This is when the IT requirement changed from a creative, thought-process oriented, cream-of-the-crop sort of employment to a factory-type employment post-2005, said Siddarth Pai, a technology strategy expert. The move from differentiated work to a repetitive factory-oriented work was the perfect setting for employees to think about the potential of unionisation. When you have an undifferentiated (factory like) workforce, this leads to unionisation much more easily.

Since 2008, the Indian IT Industry has seen multiple attempts at unionisation.

BIRTHED IN REVOLUTION FITE traces its origins to the Sri Lankan strife. When the civil war ended, Young Tamils Movement, of which FITE is an off-shoot, shifted attention to the need for proper rehabilitation of displaced ethnic minorities in Sri Lanka. Afterward, members of the forum asked for action on issues closer home: a police firing on Dalit protesters in a Tamil Nadu village; the apprehension of fishermen from Rameshwaram by the Sri Lankan Navy.

As they progressed from one social crisis to another, the group staged a demonstration for safer working conditions for women after the brutal murder of a female employee along Chennais IT corridor.

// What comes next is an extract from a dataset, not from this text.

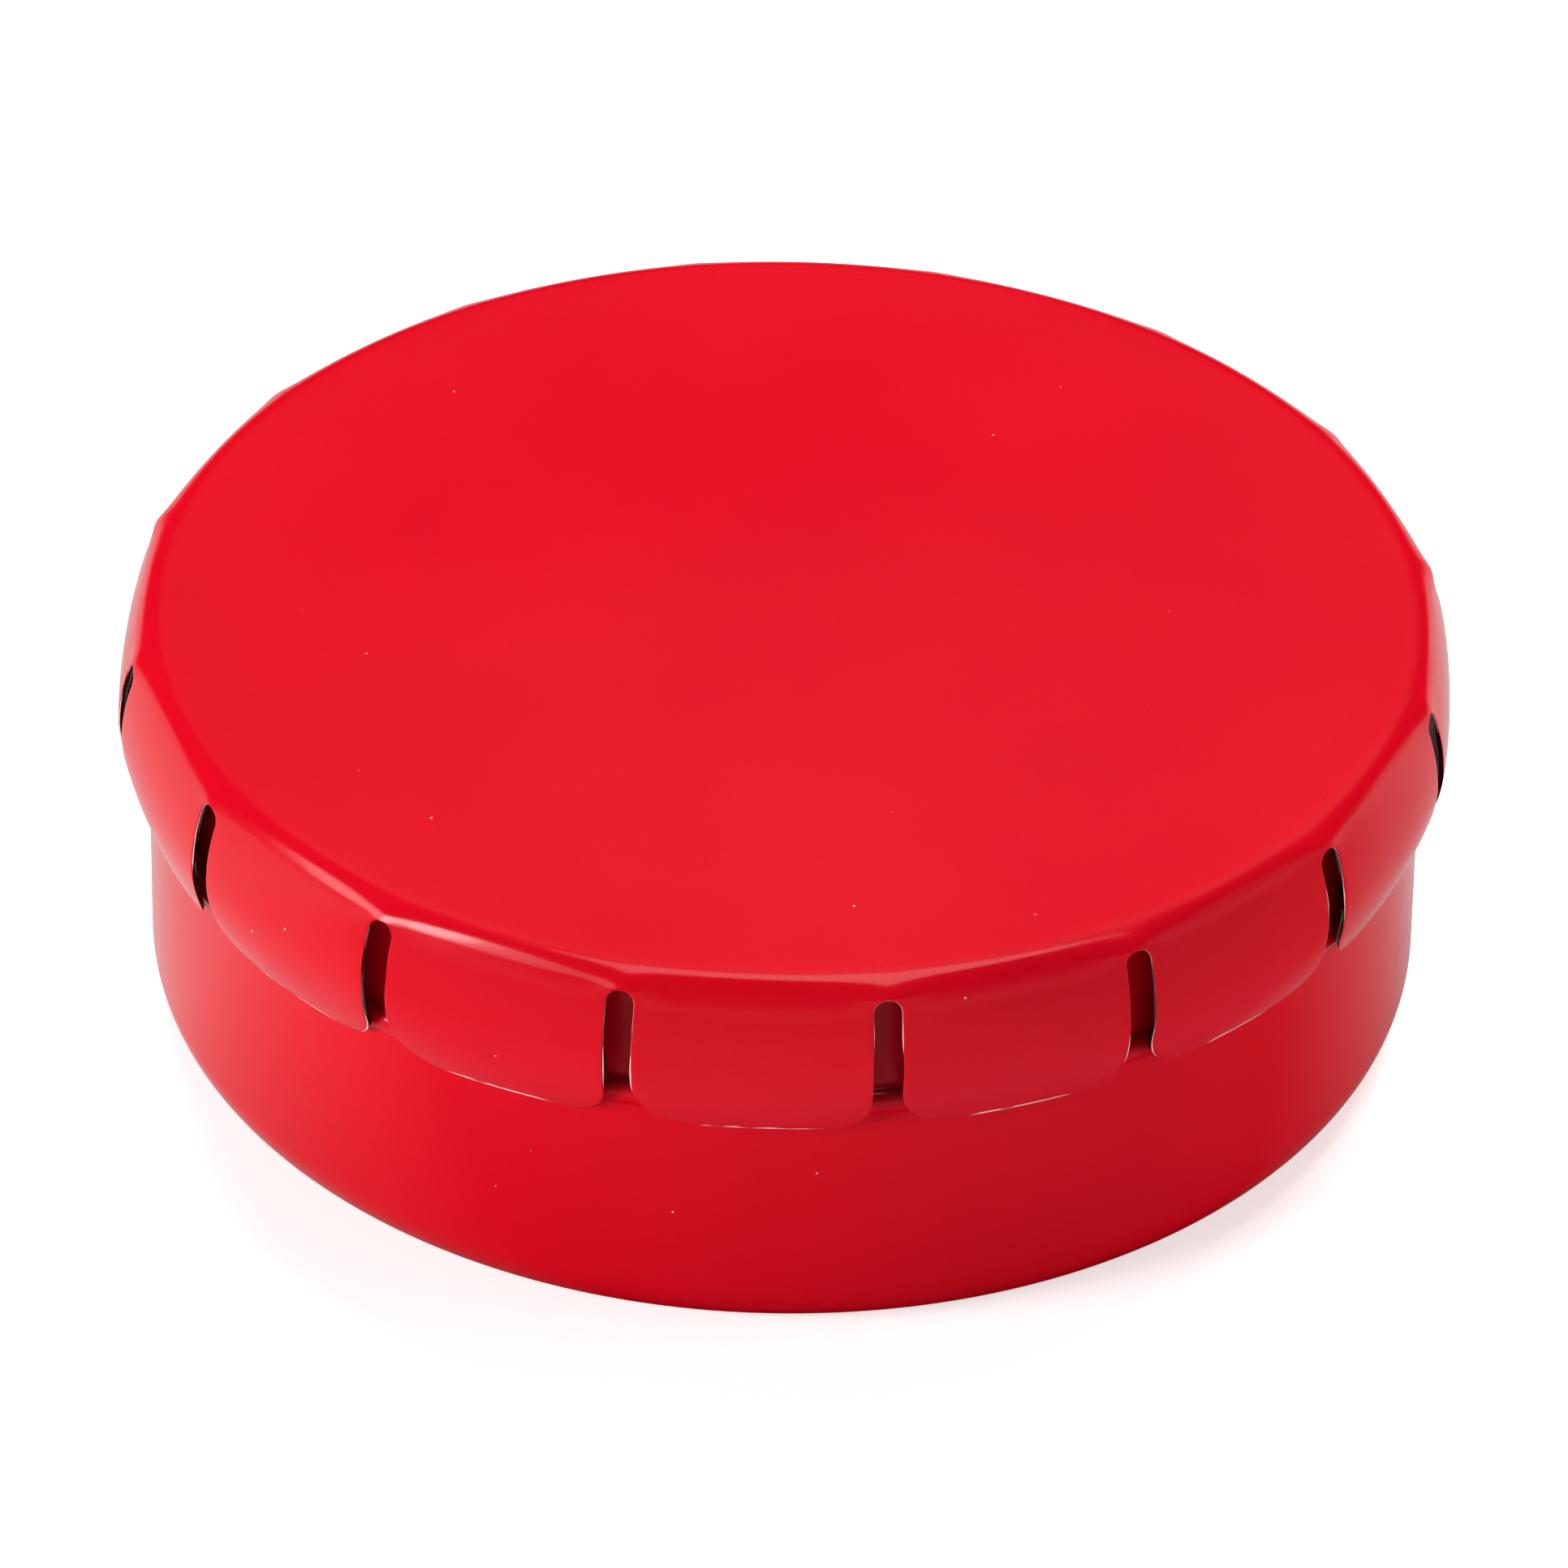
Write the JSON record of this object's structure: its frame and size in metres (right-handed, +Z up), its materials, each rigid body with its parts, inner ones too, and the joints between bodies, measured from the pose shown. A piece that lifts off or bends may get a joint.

In late 2014, FITE leveraged the huge presence of technology workers in its membership to catapult into public conscious the issue of retrenchments by IT companies.

Nearly two years after, another spate of involuntary exits by IT employees emerged, and FITE and another grouping, the National Democratic Labour Front-IT, acted as facilitators for the employees. In February 2015, NDLF-IT filed a public interest litigation seeking directions for the TN government to ascertain if labour protection laws applied to the IT sector. Well over a year and a notice to the government threatening a contempt petition, the state responded that the industry had all along been under the purview of the labour laws.

The Trade Union Act, 1926 guarantees the right to form unions in any industry.

The provisions in the Industrial Dispute Act, 1947 provides immunity for factory workers or workmen. Whether or not IT employees can be classified as workmen is still being contested and the law is somewhat ambiguous.

IT employees are knowledge workers, who are deemed as Executive class, said V Nagaraj, Professor of Law at the National Law School of India University, Bengaluru. Only workmen have some protection under the Industrial Disputes Act, 1947. IT employees, are not workmen and come under contractual relations.

WHAT PRICE UNIONS? Experts are divided on the longevity of the unions and any potential negative impact they might have on the IT sector but they agree that the attempts at unionisation can no longer be ignored. India is the worlds largest sourcing destination for the information technology (IT) industry, accounting for about 67% of the $124 billion-$130 billion export market.

In the unlikely event that widespread unionisation did occur in a firm, it would be a significant setback for the firm.

Clients would likely react negatively and quickly move their work to non-unionized firms, Everest Groups Bendor-Samuel said. Unionised workforces are typically significantly less productive than their nonunionized competitors and unionisation is also viewed as a constraint to implementing automation or other new technologies.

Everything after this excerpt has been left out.